There’s one aspect of Into the Night I’ve never been very keen on, and that’s Ira Newborn’s overpowering guitar-synth score. I probably would have labelled it ham-fisted in the past; it’s way too high in the mix, and even B B King doesn’t come out of the mix very well. Landis doesn’t sound wholly happy with it, referring to it as “very unusual” and “odd” (usually code for “a bit shit”). It’s one of those ‘80s scores that has aged quite badly (see also For Your Eyes Only). That said, it didn’t bother me nearly as much on this occasion; perhaps I have become inured to it.
Landis has suggested, correctly I think, that the stigma of the Twilight Zone: The Movie tragedy never really went away. Nevertheless, his fall from favour during the ’90s was dramatic by any standards. Animal House is by far his biggest success (nearly half a billion gross, inflation adjusted) and the next decade saw him deliver huge hits in Trading Places and Coming to America, substantial ones with The Blues Brothers and Spies Like Us and moderate ones in An American Werewolf in London and Three Amigos. Then he couldn’t get a break. Oscar (very underrated) had Stallone embarking on his inadvisable comedy phase, Innocent Blood failed to recapture the horror-comedy mayhem of Werewolf (but again, it’s an underrated movie). But worse was to come. Beverly Hills Cop III was widely seen as disastrous and desperate, and was duly rewarded with a limp gross; it was as abject as Paul Hogan’s return to crocodilia another decade later. The Stupids outright bombed, and Susan’s Plan (which also has connective tissue to Into the Night, but lacks the generosity of spirit) went straight to video. He wouldn’t make another cinema release until 2010.
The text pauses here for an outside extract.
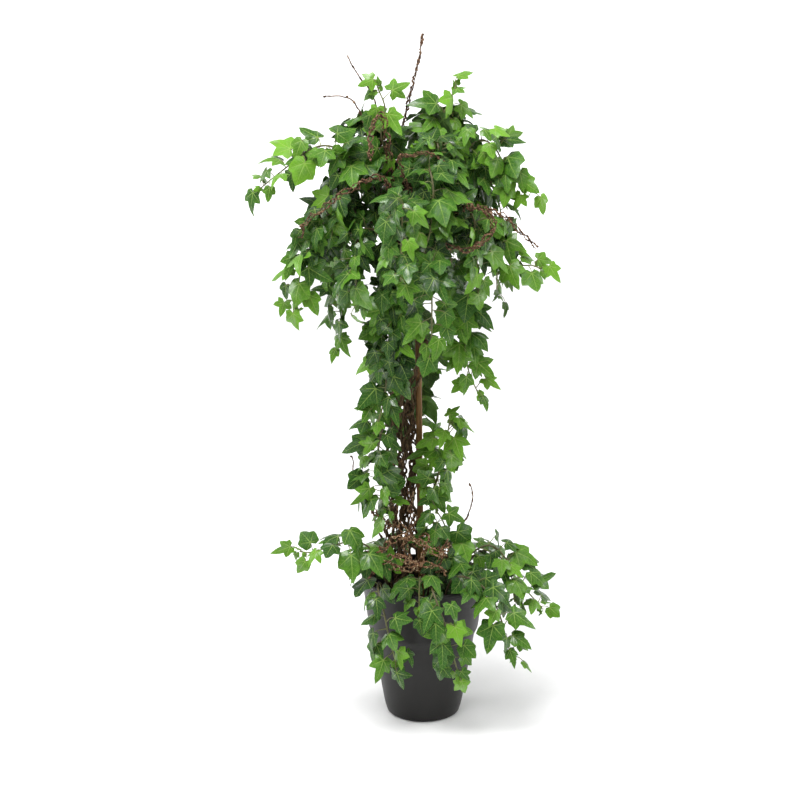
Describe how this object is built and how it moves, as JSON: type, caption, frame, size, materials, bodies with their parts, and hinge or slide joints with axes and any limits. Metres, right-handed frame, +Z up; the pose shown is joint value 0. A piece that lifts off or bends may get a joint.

The flipside of the failure of Into the Night is that it probably merits the status of a cult movie more than any other in John Landis’ filmography. Towering successes don’t necessarily prevent such laurels, but they can hardly be clutched to the bosom as an undiscovered gem. Landis says it was difficult to get the movie made because it was so unorthodox, and I can see that the shifts in tone might have been a hard sell. But it is very recognisably directed by him, with the looseness and rambunctiousness of his broader comedies (An American Werewolf in London is the one that stands out for me as stylistically distinct, with Landis embracing his inner horror maestro, but even that delivers a climax more Blues Brothers than The Wolf Man). Werewolf shares untested leads with Into the Night and, as vital as Landis’ madcap methods are, it’s the combination of Goldblum’s bemused rangy-ness and Pfeiffer’s spirited beauty that give the movie its heart.